I take a sip of their delicious homegrown tea and smile. Today, the dream of those two young parents has grown into reality. You may recognize the Moon Valley Organics label from their lip balms, bar soaps, liquid soaps, rejuvenation rubs, lotions and herbal salves.

This freshly-pressed bar of soap bears the Moon Valley Organics logo. Photo credit: Taylor Bailey.

“We found that these products were ones we could sell through the winter,” Aaron says. “We dreamed of being able to send our kids to college – all the stuff people want to do, but on a farmer’s wage … Kim’s love for herbs, my love for farming and both of our love of homesteading is why it works. That’s where Moon Valley comes from.”

The company has expanded to sell online, wholesale and at local stores like the Community Food Co-op and at Pike Place Market.

“The theory behind our products is to make organic skin care products at almost the same price as non-organic ones, so that customers can cross over,” says Aaron. “We’ve always wanted to take store shelf space and make it organic. Being an organic farmer, you’re very aware of the damage to the earth conventional farming can cause and the confusion of non-farmers between natural, organic and conventional farming. We just want to heal the earth and help with healthy lifestyles.”

Kim and Aaron were pioneers in the organic farm movement. Now that organics have gained popularity in our area, they’re moving on to focus on helping the bees.

This is Kramer, the Polish chicken. Though the other chickens tend to ignore him, he’s much loved by the people on the farm. Photo credit: Taylor Bailey.

“#Helpsavethebees,”  Kim tells me with a smile. “We started that a few years ago with our lip balms, where we donate 10 percent of our net profits back to organizations that facilitate saving bees and pollinators.”

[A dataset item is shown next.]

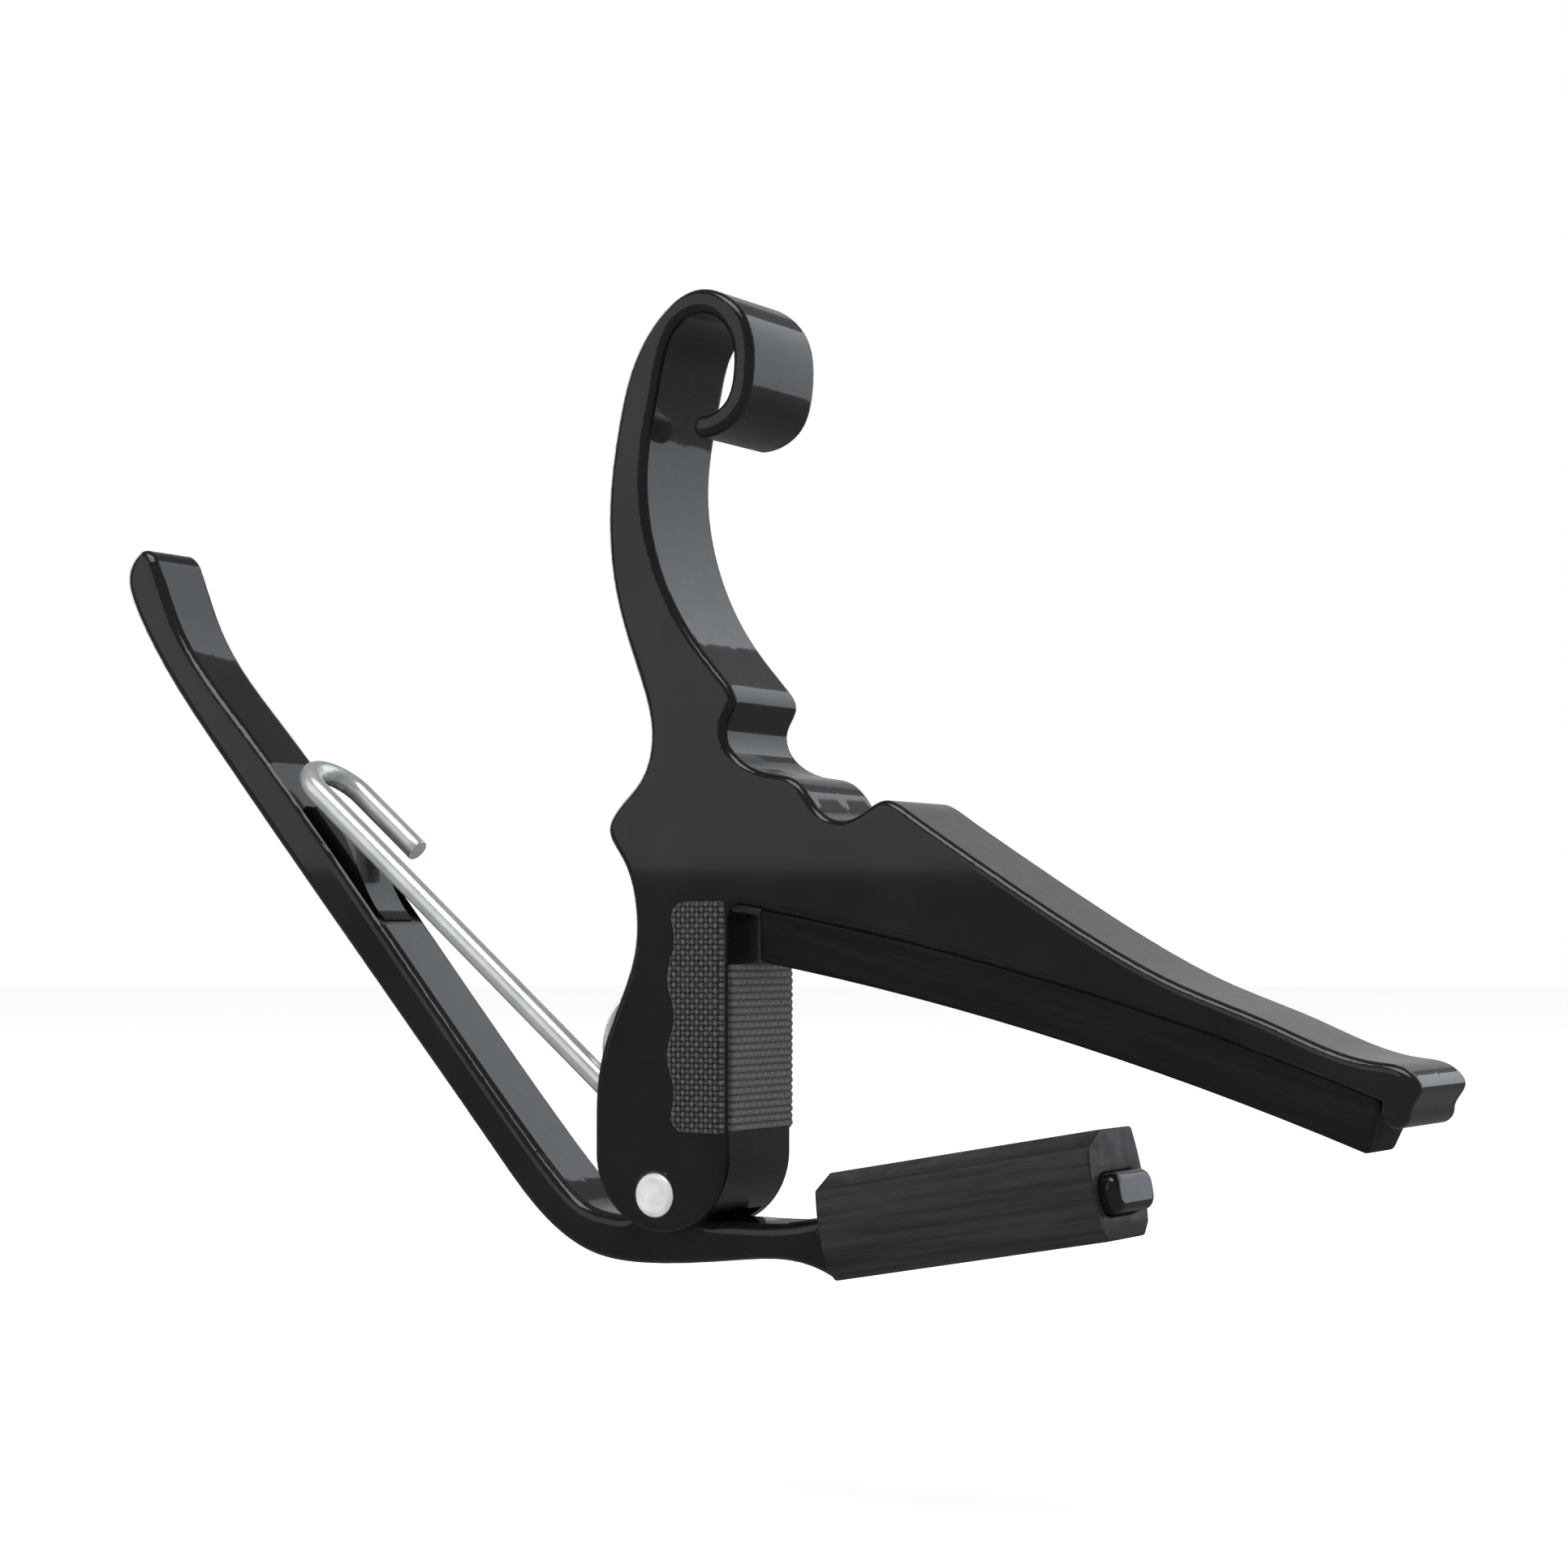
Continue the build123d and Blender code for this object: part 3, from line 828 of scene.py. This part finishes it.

They donated $8,000 last year to places like the Pesticide Action Network, Monarch Joint Venture, Xerxes and small grassroots organizations, gleaning information from Xerxes. They are also donating five acres of their land to pollinators by planting nectar plants they need to survive.

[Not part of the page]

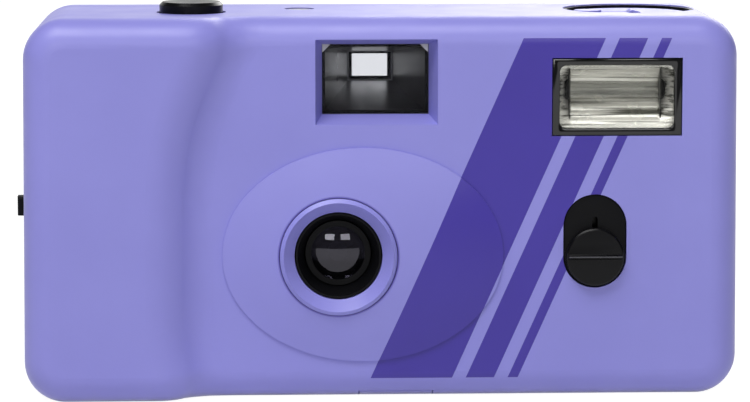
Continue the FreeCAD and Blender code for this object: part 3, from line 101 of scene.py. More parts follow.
PLASTIC_IOR, ACRYLIC_IOR, TUBE_IOR, LENS_IOR = 1.5, 1.49, 1.47, 1.52
GRAIN_MM, GRAIN_DEPTH = 0.35, 0.006

# Width of one band of the wave texture at scale 1

WAVE_BAND = 1 / 6.2


class CameraLooks(bpy.types.PropertyGroup):
    """Sizes that someone would change."""

    stripe_lean: bpy.props.FloatProperty(
        name="Stripe lean", description="Angle of the printed stripes from upright", default=math.radians(24),
        subtype="ANGLE")
    stripe_start: bpy.props.FloatProperty(
        name="Stripe start", description="Left edge of the widest stripe at the foot", default=-3.5 * MM,
        unit="LENGTH")
    stripe_wide: bpy.props.FloatProperty(
        name="Wide stripe", description="Width of the widest stripe", default=13 * MM, unit="LENGTH")
    stripe_middle: bpy.props.FloatProperty(
        name="Middle stripe", description="Width of the second stripe", default=4.5 * MM, unit="LENGTH")
    stripe_thin: bpy.props.FloatProperty(
        name="Thin stripe", description="Width of the narrowest stripe", default=1.6 * MM, unit="LENGTH")
    stripe_gap: bpy.props.FloatProperty(
        name="Stripe gap", description="Gap between the stripes", default=2.2 * MM, unit="LENGTH")
    print_margin: bpy.props.FloatProperty(
        name="Print margin", description="How far the print stays inside the front's rounded edges",
        default=3.2 * MM, unit="LENGTH")
    rib_count: bpy.props.IntProperty(
        name="Reflector ribs", description="Number of ribs across the flash reflector", default=10)
    view_distance: bpy.props.FloatProperty(
        name="View distance", description="From the camera's eye to the housing", default=0.5, unit="LENGTH")
    view_side: bpy.props.FloatProperty(
        name="View side", description="How far the eye stands to the left of the middle", default=0.02,
        unit="LENGTH")
    view_height: bpy.props.FloatProperty(
        name="View height", description="Height of the eye above the floor", default=0.098, unit="LENGTH")
    view_lens: bpy.props.FloatProperty(
        name="View lens", description="Focal length on a 36 mm wide sensor", default=153.0, unit="CAMERA")


# Nodes and colours

def linear(hex_colour):
    """Linear colour of an sRGB hex value."""
    parts = [int(hex_colour[i:i + 2], 16) / 255 for i in (1, 3, 5)]
    return tuple(c / 12.92 if c <= 0.04045 else ((c + 0.055) / 1.055) ** 2.4 for c in parts) + (1.0,)


def add(tree, kind, settings=None, sockets=None):
    """Adds a node with its settings; a socket gets a value, or a link from another node's output."""
    node = tree.nodes.new(kind)
    for key, value in (settings or {}).items():
        setattr(node, key, value)
    for key, value in (sockets or {}).items():
        if isinstance(value, bpy.types.NodeSocket):
            tree.links.new(value, node.inputs[key])
        else:
            node.inputs[key].default_value = value
    return node


def blank(name):
    """The empty tree of a new material."""
    made = bpy.data.materials.new(name)
    made.use_nodes = True
    made.node_tree.nodes.clear()
    return made.node_tree


def finish_surface(tree, shader):
    """Sends a shader to the material's output."""
    add(tree, "ShaderNodeOutputMaterial", None, {"Surface": shader.outputs[0]})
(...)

“These are long-term gardens,” Aaron says, “for long after we’re off the farm. We’re making an ecosystem, putting in annual flowers and 25-35 different species of native plants.”

An endearing part of the culture Kim and Aaron have built at Moon Valley Organics is the family atmosphere. Their kids grew up on the farm, Aaron’s parents were heavily involved and they’ve formed lasting relationships with many employees. They still get Christmas cards from past interns.

Kim and Aaron Otto stand on their field with their dog, Fritz, in the background. Photo credit: Taylor Bailey.

“My dad was an MDND and my mom is an herbalist, so they helped us with recipes,” Aaron said. “Now my father has passed, but Kim has taken on a lot of that role and educated herself, becoming a knowledgeable herbalist, doing formulations of the products. That’s kind of how we split our energies: she’s the formulator and HR, and I’m the farm manager, brander, business guy.”

Kim smiles as memories come to the surface. “We were raising our kids and would trudge them along, out to the fields and sit them down. They’d play and eat dirt.”

“Yeah and Ferrin, our newborn,” Aaron picks up, “she would sit on the ground while Kim picked zucchinis and you could tell where they had been because Ferrin would kick her feet around and leave these little ‘Ferrin-marks.'”

“Kick her feet and eat dirt,” Kim says with a laugh. “So fun.”

Their daughters are grown now. The oldest, Lyric, is 25 and works for their farm, doing sales. Their youngest, Ferrin Storm, is 22 and studying at the University of Washington.

Be sure to look for Moon Valley Organics. Their locally made, sustainable products really are exceptional. Plus, you’ll feel great knowing you’re supporting a family farm that supports our community and environment in turn.